| COMPUTER SCIENCE/DISCRETE MATH II | |
| Topic: | On Approximate Majority and Probabilistic Time |
| Speaker: | Emanuele Viola |
| Affiliation: | Member, School of Mathematics |
| Date: | Tuesday, January 30 |
| Time/Room: | 10:30am - 12:30pm/S-101 |
Sipser and Gács, and independently Lautemann, proved in '83 that probabilistic polynomial time is contained in the second level of the polynomial-time hierarchy, i.e. BPP is in \Sigma_2 P. This is essentially the only non-trivial upper bound that we have on the power of probabilistic computation.
The Sipser-Gács-Lautemann simulation incurs a quadratic blow-up in the running time (i.e., BPTime(t)in \Sigma_2 Time(t2)).

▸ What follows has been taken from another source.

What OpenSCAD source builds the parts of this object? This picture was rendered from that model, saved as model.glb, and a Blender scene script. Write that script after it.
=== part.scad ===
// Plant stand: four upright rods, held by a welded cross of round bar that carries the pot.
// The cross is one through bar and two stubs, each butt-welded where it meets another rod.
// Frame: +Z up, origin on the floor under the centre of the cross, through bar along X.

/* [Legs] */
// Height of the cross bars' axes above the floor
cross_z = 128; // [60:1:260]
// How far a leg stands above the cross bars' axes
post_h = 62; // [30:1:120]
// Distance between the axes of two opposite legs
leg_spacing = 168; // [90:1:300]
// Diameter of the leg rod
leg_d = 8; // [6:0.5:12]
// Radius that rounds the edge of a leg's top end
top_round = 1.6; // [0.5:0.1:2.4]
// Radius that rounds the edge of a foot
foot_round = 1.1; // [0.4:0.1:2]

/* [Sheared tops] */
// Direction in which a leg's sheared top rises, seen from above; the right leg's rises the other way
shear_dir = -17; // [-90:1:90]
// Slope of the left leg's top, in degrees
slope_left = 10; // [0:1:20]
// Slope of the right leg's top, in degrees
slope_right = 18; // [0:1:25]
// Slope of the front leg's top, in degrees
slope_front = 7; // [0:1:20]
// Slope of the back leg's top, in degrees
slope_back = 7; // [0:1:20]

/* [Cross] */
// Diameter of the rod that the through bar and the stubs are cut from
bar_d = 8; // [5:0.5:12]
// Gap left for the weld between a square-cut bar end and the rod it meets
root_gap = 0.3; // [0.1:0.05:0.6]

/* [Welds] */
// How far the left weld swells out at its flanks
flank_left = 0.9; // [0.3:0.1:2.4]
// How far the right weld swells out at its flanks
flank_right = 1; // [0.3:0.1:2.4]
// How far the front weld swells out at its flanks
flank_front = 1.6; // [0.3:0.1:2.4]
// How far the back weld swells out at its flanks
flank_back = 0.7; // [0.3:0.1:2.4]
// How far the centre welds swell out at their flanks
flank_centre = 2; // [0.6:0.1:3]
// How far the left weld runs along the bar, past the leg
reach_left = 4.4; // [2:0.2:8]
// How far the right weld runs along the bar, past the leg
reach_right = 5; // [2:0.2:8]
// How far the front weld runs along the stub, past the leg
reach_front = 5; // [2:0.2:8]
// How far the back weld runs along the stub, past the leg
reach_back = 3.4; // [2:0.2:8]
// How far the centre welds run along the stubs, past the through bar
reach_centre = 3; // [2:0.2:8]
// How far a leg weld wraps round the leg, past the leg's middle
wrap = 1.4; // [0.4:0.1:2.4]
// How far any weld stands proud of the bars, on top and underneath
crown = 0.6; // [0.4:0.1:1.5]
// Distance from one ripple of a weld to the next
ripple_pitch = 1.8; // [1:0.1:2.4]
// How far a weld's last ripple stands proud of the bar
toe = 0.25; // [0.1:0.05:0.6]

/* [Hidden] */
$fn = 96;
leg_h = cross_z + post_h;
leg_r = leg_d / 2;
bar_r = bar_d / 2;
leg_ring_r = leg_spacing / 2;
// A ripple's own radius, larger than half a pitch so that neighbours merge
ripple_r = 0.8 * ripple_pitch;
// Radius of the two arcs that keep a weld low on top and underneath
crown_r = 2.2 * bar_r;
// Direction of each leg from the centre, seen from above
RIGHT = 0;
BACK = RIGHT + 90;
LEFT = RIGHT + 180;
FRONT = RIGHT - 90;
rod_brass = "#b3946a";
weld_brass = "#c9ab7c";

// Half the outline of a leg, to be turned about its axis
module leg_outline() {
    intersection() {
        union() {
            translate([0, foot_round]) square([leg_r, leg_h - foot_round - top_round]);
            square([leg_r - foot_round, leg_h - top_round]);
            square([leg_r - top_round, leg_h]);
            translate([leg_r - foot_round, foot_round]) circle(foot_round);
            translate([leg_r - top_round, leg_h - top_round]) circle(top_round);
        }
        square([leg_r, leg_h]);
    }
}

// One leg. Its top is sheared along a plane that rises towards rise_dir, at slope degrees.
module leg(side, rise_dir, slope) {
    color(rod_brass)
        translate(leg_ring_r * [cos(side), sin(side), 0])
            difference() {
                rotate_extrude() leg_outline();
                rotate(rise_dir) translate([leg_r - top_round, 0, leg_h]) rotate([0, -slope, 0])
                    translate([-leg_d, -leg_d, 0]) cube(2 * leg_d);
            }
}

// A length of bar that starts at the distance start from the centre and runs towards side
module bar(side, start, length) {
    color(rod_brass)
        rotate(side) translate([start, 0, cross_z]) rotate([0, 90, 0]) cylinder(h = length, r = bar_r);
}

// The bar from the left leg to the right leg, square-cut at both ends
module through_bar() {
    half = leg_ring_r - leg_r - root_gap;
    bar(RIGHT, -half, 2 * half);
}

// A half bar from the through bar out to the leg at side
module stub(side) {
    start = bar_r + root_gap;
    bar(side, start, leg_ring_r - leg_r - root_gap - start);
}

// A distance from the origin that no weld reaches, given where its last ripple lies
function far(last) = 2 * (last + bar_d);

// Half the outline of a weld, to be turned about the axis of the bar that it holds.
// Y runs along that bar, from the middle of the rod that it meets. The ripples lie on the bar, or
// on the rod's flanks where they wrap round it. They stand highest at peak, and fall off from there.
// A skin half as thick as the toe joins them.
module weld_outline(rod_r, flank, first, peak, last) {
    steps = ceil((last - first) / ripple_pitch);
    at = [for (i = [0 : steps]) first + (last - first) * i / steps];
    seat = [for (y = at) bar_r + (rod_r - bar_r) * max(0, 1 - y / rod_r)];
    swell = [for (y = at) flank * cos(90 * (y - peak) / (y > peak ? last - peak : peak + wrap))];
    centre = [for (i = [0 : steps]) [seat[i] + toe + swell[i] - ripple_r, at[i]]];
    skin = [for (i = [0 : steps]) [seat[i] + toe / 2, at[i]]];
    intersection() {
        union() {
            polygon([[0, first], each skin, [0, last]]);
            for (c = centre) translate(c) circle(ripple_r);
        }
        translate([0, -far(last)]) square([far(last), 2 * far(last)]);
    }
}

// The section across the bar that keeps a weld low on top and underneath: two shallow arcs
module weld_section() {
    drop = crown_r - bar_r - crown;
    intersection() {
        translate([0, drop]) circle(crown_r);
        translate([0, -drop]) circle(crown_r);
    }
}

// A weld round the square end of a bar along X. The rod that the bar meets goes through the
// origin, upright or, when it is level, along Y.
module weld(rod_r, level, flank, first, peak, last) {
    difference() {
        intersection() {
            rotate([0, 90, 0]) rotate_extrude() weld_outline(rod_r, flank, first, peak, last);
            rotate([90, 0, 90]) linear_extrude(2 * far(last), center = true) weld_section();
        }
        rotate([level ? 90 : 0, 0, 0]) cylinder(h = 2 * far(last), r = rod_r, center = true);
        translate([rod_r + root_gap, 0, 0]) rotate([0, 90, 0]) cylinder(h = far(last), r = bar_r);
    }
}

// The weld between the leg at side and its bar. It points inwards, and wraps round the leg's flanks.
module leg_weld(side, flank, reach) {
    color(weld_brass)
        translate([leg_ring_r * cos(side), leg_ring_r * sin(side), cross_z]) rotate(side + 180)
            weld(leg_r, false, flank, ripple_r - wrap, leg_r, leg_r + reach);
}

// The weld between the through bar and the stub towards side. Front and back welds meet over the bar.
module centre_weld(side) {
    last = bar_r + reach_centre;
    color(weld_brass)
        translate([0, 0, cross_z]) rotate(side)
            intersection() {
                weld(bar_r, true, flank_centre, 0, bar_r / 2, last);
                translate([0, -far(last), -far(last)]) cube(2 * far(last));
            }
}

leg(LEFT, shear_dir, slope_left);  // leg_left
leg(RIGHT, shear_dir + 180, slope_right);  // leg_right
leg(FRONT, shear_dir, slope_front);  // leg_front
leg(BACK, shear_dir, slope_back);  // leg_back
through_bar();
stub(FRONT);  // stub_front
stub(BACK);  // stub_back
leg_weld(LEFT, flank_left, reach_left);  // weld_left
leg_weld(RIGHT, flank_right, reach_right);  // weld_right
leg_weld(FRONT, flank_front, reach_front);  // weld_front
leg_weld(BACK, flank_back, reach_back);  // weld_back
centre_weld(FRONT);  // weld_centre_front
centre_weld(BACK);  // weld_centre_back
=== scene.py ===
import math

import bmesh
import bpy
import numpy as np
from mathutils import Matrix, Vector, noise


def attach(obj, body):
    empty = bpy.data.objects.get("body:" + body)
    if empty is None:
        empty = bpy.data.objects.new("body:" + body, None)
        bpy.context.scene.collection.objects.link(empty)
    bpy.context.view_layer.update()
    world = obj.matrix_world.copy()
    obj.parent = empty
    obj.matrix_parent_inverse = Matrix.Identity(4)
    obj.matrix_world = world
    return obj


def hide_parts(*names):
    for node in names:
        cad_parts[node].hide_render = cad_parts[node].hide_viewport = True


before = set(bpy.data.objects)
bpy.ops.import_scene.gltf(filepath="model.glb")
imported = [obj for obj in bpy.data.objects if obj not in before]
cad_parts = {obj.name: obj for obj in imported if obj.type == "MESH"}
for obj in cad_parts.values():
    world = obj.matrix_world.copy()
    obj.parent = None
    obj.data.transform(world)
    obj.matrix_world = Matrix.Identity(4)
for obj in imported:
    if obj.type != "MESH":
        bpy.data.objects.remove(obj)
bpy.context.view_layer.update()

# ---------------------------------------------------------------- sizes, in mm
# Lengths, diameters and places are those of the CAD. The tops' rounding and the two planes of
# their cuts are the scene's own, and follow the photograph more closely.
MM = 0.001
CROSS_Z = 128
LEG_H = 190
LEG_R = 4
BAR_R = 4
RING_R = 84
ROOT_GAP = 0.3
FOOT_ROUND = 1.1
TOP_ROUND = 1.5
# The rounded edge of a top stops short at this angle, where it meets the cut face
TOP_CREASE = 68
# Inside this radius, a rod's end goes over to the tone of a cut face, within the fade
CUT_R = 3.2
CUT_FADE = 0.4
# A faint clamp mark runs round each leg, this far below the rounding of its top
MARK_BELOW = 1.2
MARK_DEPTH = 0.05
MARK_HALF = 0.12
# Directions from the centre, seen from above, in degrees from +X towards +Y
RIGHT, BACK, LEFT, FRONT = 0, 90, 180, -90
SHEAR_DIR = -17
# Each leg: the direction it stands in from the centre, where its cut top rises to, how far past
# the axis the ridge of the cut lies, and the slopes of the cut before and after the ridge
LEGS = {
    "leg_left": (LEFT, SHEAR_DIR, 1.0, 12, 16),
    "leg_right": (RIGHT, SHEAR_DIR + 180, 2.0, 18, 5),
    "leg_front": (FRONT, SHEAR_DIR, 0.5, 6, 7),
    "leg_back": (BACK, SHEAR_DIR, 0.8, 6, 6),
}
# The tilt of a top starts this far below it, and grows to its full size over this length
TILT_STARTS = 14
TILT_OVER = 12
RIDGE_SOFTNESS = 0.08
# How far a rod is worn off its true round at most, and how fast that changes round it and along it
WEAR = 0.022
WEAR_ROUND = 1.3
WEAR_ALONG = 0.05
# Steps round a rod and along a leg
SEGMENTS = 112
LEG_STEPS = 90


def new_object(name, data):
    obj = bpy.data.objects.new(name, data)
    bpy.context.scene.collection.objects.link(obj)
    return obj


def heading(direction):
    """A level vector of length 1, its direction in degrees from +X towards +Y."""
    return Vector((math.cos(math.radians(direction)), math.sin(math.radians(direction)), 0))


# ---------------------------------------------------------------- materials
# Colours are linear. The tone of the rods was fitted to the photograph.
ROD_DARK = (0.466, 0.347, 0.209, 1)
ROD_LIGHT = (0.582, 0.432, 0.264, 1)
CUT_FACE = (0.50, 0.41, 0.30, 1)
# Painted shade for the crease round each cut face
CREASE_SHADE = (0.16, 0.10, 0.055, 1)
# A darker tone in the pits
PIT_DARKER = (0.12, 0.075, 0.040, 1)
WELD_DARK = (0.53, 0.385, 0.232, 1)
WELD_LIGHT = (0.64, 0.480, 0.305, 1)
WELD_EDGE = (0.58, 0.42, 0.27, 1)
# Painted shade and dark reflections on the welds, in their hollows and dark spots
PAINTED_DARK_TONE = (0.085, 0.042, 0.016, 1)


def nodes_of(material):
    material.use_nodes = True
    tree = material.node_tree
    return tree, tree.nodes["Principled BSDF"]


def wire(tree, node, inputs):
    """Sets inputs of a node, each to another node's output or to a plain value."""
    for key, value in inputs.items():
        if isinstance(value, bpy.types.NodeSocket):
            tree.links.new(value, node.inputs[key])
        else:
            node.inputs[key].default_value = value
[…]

In this talk we show that this quadratic blow-up is in fact necessary for black-box simulations, such as those of Sipser, Gács, and Lautemann.
To obtain this result, we prove a new circuit lower bound for computing approximate majority, i.e. computing the majority of a given bit-string whose fraction of 1's is bounded away from 1/2: We show that small depth-3 circuits for approximate majority must have bottom fan-in Omega(log n).
On the positive side, we show a quasilinear time simulation of probabilistic time at the third level of the polynomial-time hierarchy (i.e. BPTime(t) in \Sigma_3 Time(t polylog t)).
If time permits, we will discuss some applications of our results to proving lower bounds on space-bounded randomized machines.